Connecting the past with the present
Traditionally, the women in the village oversaw the practice, safeguarded and passed on this knowledge. The salt was used for cooking, medicine and hygiene purposes. At 84 years of age, Alena Mata is the eldest woman in the community who retains the traditional knowledge, “I am happy we are reviving this tradition. We are carrying on our legacy for future generations to benefit from”, says the elder. In contrast, Mata’s granddaughter 33-year-old Taraivini Mosarau is the youngest member of the community partaking in the practice of her ancestors. “I’m proud to learn about and carry on the tradition of my grandparents to my own children. The revival of the practice gives me a sense of purpose and brings the community together,” said Mosarau.
Globally, women make up just over 50 percent of the population, yet gender inequality persists. The gravity of climate change impact affects everyone differently depending on your socio-economic status and access to resources. However, a solution requires the contribution of both women and men from all backgrounds. Indigenous women have felt the brunt of climate change for generations nonetheless they have also led the way in environmental conservation. Their knowledge and skills in aspects such as natural resource management and innovation are integral to building resilience to climate change impact. Women are also more willing to share information that supports a community’s wellbeing and resilience.

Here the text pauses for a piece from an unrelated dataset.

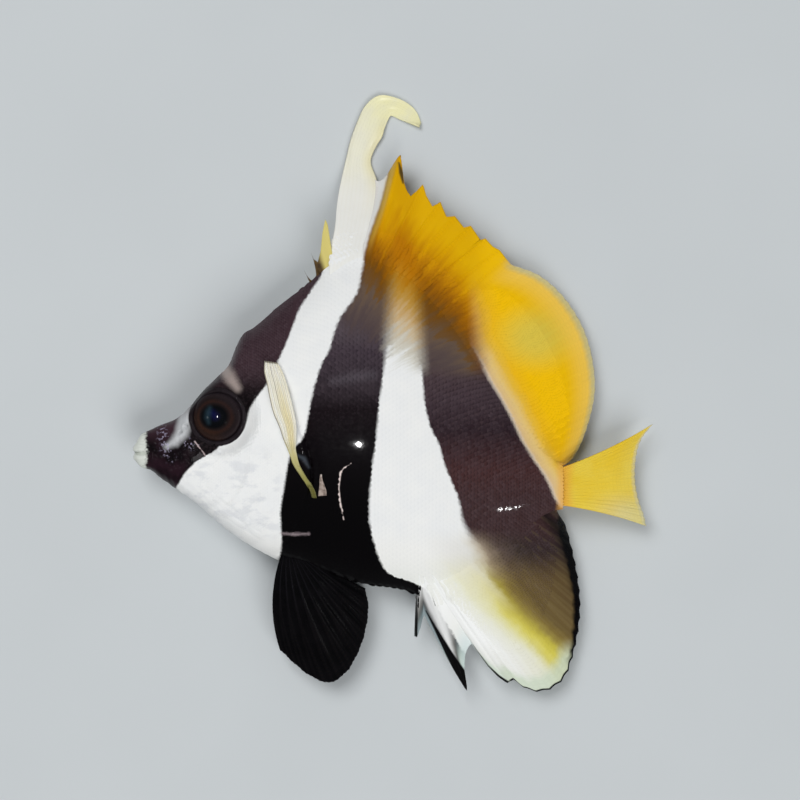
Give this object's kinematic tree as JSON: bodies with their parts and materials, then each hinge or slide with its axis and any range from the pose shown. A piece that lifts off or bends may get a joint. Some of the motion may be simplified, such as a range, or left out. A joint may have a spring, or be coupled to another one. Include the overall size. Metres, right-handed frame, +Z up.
{
  "type": "masked bannerfish model",
  "caption": "Life-size model of a masked bannerfish lying on its right side, banded black and white, with a long white banner spine and yellow fins.",
  "frame": {"origin": "middle of the small flat under the right flank on which the fish lies", "axes": "+Z up out of the left flank, +X from snout to tail, +Y from belly to back"},
  "size_m": [0.0809, 0.094, 0.014],
  "materials": {
    "white_skin": "wet, glossy",
    "dark_skin": "wet, glossy",
    "banded_skin": "wet, glossy",
    "cream_fin": "satin",
    "orange_fin": "satin",
    "yellow_fin": "satin, translucent",
    "black_fin": "satin",
    "clear_fin": "translucent",
    "olive_fin": "satin",
    "eye": "high gloss",
    "lips": "wet, glossy"
  },
  "bodies": {
    "root": {"head": "white_skin", "gill_cover_left": "white_skin", "gill_cover_right": "white_skin", "upper_jaw": "lips", "lower_jaw": "lips", "eye_left": "eye", "eye_right": "eye", "trunk": "banded_skin", "tail_stalk": "dark_skin", "front_spines": "dark_skin", "banner": "cream_fin", "banner_tip": "cream_fin", "dorsal_fin_spiny": "orange_fin", "dorsal_fin_soft": "yellow_fin", "anal_spines": "black_fin", "anal_fin_soft": "olive_fin", "tail_fin": "yellow_fin", "pelvic_fin_left": "black_fin", "pelvic_fin_right": "black_fin", "pectoral_fin_left": "clear_fin", "pectoral_fin_right": "clear_fin"}
  },
  "joints": []
}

“I’m happy to see the effort being made by UNDP, especially with women to revive the traditional salt making practice in Vusama, this is very important”, said H.E. Bande. In his commendation of the people of Vusama for their unity and work in reviving a traditional practice that nurtures social resilience. It is not lost on me that the visit by the President of the UN General Assembly coincides with International Women’s Day weekend. The global fight towards gender equality in all areas, is still as relevant as ever. The complex issues surrounding climate change are no exception. It is paramount that women from diverse backgrounds, socio-economic or otherwise, gain equal access to resources, are encouraged and empowered to be part of the process to strengthen social resilience and accomplish sustainable communities in the long-term.
The Fiji Ridge to Reef project is committed to sustaining livelihoods through revival of indigenous knowledge systems, cultural identity, gender equality and social resilience. The project is supporting Vusama’s cultural practice through the recent development of a salt making site.
You can find out more about the R2R Project here
Sulu: A traditional Fijian clothing garment worn by women and men, similar to a sarong.
iVakasobu: A traditional ceremonial welcome accorded to chiefs of high status. It signifies to the chief, in this case H.E. Bande, that the community and its resources are indeed privileged and honoured to be graced with his presence.
Tabua: A whale’s tooth. An item of paramount value and significance to the traditional Fijians (iTaukei) used in the presentation of the welcoming speech, to officially welcome the chief guest off their mode of transportation.